THE TASK:
Reproduce only the top of the records, down to and including the line containing "from math import cos, radians, sin, sqrt, tan".

::::::::

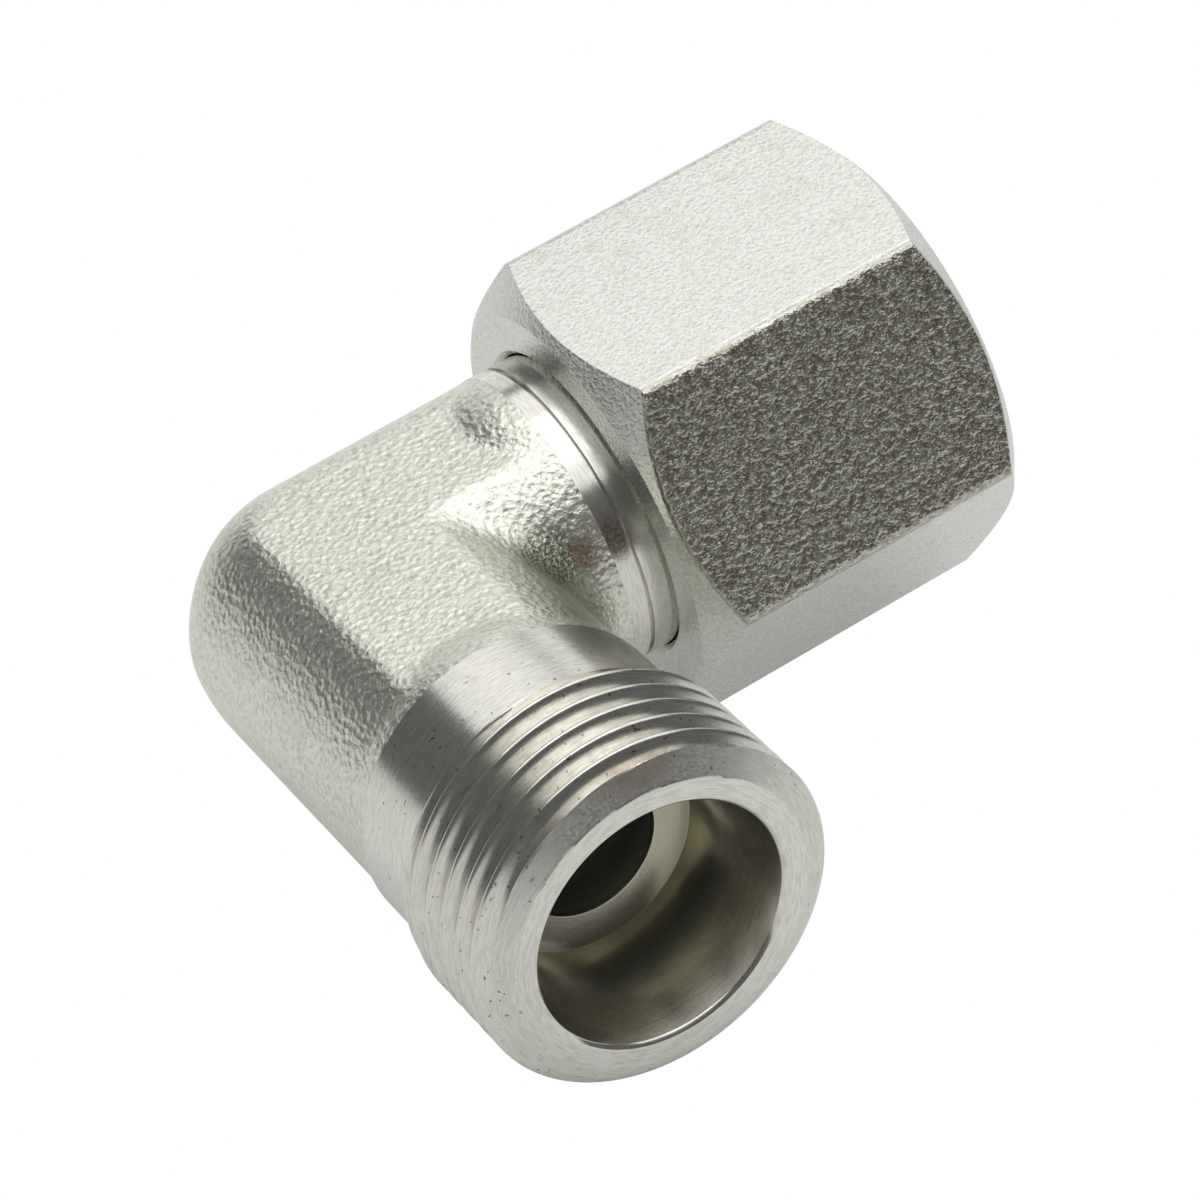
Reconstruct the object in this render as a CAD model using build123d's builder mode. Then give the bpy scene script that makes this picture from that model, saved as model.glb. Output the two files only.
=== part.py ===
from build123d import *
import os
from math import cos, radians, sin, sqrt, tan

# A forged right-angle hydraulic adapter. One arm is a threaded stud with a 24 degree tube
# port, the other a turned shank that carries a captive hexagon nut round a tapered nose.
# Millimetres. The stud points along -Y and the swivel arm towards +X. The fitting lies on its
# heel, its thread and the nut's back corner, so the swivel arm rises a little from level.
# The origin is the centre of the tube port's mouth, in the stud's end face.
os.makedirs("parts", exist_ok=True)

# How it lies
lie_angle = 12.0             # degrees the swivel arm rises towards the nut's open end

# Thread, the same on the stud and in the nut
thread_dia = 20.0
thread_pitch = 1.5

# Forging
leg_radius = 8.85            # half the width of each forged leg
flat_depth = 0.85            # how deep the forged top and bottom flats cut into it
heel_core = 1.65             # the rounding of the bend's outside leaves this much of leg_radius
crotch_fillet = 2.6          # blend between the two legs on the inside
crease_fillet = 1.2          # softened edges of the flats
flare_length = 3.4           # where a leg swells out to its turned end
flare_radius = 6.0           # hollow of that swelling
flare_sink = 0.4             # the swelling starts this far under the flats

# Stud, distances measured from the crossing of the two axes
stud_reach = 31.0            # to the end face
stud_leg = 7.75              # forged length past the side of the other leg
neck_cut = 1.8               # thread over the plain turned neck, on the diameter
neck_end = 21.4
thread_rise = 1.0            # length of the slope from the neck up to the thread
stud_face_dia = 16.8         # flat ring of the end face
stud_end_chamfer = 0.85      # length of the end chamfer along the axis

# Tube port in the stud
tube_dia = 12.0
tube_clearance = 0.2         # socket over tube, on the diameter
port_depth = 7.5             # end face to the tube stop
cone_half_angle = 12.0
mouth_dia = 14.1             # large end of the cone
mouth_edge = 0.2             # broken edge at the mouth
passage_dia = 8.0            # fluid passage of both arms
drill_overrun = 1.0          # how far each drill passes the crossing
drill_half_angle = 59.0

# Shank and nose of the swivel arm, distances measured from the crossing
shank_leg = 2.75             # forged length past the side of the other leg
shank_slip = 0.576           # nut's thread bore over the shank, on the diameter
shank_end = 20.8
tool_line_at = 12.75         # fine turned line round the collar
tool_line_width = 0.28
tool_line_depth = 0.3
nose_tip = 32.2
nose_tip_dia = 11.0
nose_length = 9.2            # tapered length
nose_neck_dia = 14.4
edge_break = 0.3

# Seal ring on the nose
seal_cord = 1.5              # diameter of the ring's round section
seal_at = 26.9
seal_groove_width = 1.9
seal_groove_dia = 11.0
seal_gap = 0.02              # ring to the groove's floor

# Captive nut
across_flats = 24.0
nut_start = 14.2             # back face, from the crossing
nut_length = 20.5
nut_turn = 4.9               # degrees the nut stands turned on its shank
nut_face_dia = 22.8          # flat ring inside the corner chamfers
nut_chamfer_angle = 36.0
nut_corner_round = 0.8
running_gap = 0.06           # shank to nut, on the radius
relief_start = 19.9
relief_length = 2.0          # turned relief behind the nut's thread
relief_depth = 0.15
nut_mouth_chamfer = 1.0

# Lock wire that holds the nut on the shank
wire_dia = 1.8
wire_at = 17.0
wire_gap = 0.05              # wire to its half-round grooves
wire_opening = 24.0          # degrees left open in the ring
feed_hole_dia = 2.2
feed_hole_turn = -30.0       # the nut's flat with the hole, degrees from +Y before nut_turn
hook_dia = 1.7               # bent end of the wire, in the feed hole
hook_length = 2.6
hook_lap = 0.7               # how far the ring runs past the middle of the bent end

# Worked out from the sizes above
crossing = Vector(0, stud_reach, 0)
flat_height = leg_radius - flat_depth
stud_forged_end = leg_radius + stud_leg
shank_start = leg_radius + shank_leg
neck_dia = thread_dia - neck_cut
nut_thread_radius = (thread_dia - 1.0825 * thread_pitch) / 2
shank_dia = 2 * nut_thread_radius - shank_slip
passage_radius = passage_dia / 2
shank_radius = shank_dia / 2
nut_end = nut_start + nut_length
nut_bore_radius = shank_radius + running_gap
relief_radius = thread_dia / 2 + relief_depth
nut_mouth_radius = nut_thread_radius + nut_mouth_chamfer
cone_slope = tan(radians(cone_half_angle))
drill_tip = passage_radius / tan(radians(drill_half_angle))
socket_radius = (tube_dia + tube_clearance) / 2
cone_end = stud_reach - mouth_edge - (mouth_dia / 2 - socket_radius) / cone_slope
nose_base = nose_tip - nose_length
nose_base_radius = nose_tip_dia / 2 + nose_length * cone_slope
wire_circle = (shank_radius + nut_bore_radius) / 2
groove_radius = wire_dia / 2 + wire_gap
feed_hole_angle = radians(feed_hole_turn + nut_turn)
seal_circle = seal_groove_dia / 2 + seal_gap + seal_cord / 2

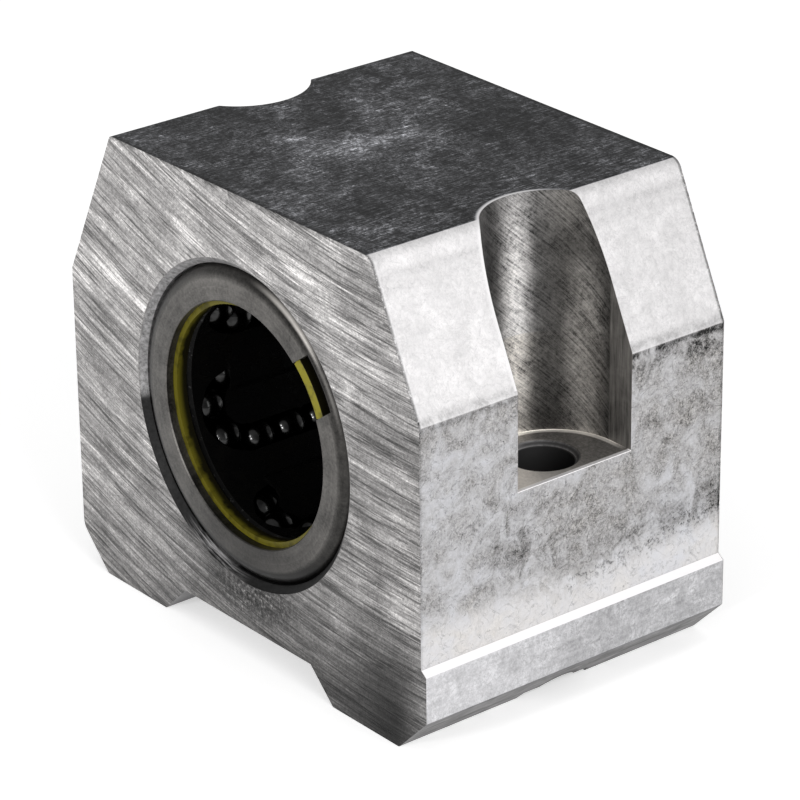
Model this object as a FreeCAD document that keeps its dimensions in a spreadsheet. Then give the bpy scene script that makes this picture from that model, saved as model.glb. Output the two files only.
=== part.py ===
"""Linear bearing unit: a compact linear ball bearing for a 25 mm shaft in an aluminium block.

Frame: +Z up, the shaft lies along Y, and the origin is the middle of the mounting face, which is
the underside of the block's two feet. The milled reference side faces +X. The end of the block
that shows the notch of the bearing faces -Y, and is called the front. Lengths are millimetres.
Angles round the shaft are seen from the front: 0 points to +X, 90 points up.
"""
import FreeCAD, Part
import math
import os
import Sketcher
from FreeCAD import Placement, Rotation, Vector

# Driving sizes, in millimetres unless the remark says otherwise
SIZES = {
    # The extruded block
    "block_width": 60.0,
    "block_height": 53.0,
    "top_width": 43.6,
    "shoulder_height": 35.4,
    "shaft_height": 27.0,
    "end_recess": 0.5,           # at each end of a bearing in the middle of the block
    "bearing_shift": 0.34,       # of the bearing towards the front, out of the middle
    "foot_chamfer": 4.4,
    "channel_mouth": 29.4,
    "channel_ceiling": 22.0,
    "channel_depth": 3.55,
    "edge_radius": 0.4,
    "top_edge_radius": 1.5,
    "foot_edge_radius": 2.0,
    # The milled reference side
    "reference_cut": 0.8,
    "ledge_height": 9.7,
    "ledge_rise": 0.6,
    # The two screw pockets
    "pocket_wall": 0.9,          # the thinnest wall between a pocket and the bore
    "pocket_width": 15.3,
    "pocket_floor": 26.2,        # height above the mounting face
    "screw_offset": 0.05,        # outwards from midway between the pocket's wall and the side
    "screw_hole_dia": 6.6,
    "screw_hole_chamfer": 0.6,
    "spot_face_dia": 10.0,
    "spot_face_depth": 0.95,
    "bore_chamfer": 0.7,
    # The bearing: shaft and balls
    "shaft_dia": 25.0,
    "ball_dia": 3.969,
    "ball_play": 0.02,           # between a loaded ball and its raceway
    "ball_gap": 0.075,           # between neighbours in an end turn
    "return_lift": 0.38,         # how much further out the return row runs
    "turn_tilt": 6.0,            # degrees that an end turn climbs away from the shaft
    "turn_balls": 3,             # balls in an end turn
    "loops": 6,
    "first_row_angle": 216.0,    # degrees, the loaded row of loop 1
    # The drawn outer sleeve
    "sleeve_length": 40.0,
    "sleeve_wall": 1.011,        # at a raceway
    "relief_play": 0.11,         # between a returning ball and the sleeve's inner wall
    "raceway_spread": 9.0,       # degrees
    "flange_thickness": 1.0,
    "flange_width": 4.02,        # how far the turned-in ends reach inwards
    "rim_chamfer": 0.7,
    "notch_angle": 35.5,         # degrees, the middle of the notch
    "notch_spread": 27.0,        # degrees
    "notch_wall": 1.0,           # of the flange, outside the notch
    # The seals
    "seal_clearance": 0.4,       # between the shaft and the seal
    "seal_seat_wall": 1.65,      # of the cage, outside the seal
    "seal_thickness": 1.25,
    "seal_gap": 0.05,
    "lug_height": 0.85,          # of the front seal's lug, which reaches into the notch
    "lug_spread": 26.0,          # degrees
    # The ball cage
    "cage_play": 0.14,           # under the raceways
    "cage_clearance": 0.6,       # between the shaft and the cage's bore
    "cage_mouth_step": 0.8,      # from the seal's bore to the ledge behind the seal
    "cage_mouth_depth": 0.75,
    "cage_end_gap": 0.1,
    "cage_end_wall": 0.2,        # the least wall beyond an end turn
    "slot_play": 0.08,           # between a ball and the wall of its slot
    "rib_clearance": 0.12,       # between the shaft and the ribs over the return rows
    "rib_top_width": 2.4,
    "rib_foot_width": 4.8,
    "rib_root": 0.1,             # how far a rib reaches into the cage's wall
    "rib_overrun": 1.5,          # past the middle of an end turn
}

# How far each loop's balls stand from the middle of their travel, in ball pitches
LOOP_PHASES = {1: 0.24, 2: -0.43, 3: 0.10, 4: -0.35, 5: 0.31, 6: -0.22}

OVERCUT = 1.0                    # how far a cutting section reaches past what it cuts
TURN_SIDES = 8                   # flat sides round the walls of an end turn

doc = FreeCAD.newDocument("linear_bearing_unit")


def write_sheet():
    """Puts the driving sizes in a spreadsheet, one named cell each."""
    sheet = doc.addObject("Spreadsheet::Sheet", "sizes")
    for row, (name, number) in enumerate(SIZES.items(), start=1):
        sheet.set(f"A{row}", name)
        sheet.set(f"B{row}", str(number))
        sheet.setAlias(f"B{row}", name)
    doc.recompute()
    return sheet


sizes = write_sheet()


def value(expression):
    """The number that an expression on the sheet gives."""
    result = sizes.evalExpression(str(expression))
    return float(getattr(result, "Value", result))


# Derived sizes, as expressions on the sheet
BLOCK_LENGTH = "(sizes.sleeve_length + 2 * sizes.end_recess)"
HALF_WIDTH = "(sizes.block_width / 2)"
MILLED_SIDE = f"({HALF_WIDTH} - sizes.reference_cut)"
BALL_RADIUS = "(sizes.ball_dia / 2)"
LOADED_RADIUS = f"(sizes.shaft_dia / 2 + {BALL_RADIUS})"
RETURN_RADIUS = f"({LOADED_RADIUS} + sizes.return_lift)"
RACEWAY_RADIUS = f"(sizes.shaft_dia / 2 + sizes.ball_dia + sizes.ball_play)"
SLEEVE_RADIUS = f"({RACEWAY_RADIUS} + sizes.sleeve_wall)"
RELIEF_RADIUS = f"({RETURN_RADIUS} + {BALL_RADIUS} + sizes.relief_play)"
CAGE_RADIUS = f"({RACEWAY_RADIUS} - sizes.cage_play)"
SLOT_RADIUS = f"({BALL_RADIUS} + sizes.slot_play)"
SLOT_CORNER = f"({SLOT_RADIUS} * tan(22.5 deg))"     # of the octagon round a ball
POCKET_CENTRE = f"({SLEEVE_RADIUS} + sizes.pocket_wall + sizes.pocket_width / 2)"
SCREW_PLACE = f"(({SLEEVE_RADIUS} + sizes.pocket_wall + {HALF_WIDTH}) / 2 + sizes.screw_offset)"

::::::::

COMPLETED TASK:
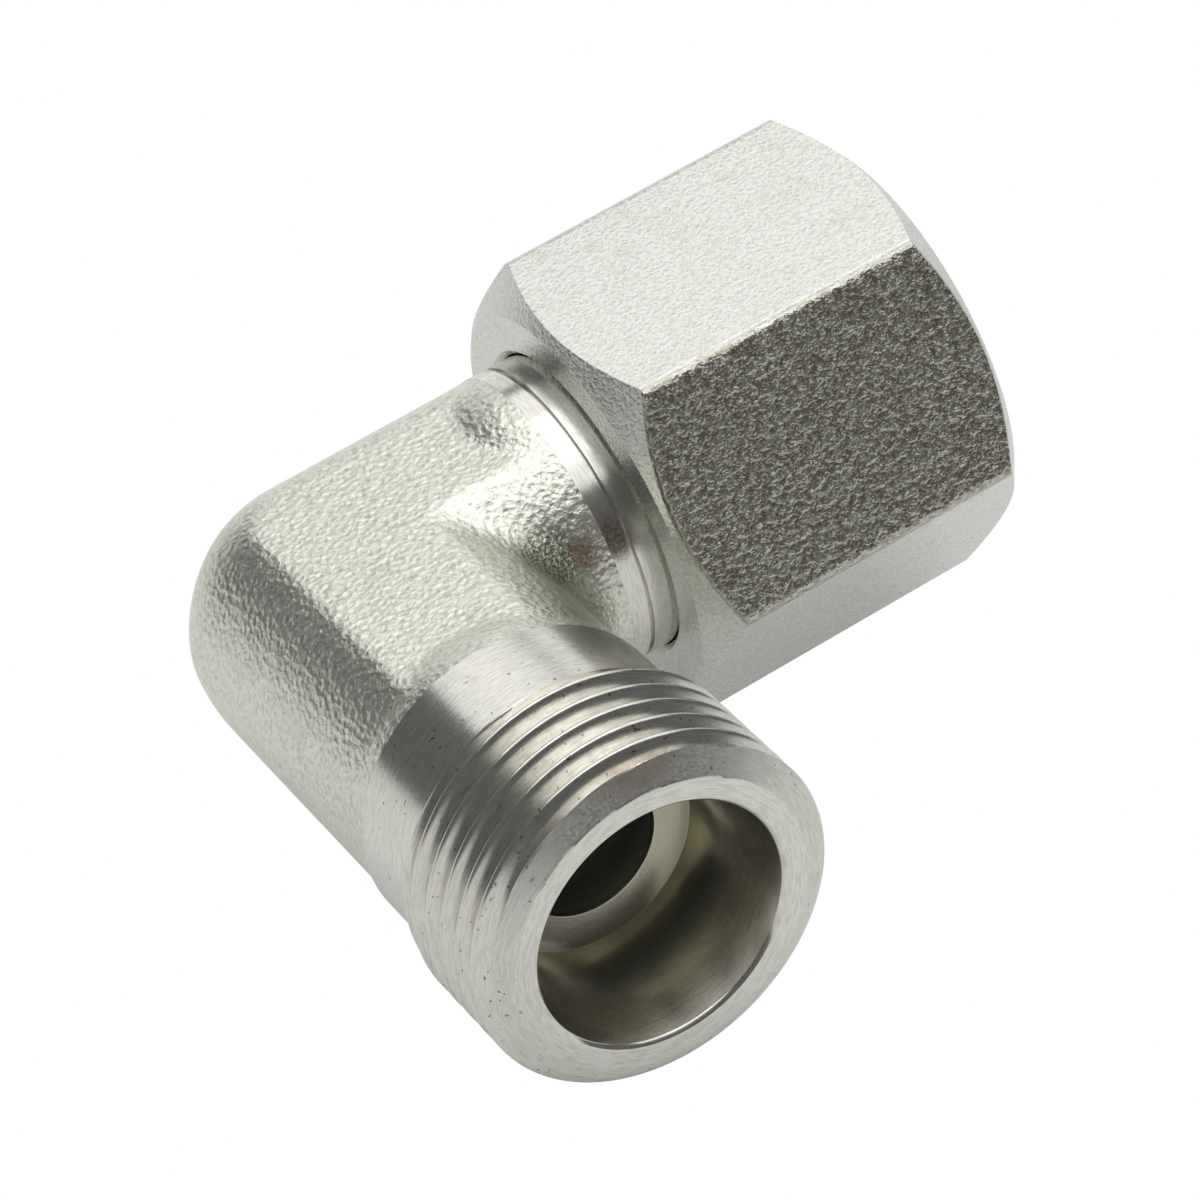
Reconstruct the object in this render as a CAD model using build123d's builder mode. Then give the bpy scene script that makes this picture from that model, saved as model.glb. Output the two files only.
=== part.py ===
from build123d import *
import os
from math import cos, radians, sin, sqrt, tan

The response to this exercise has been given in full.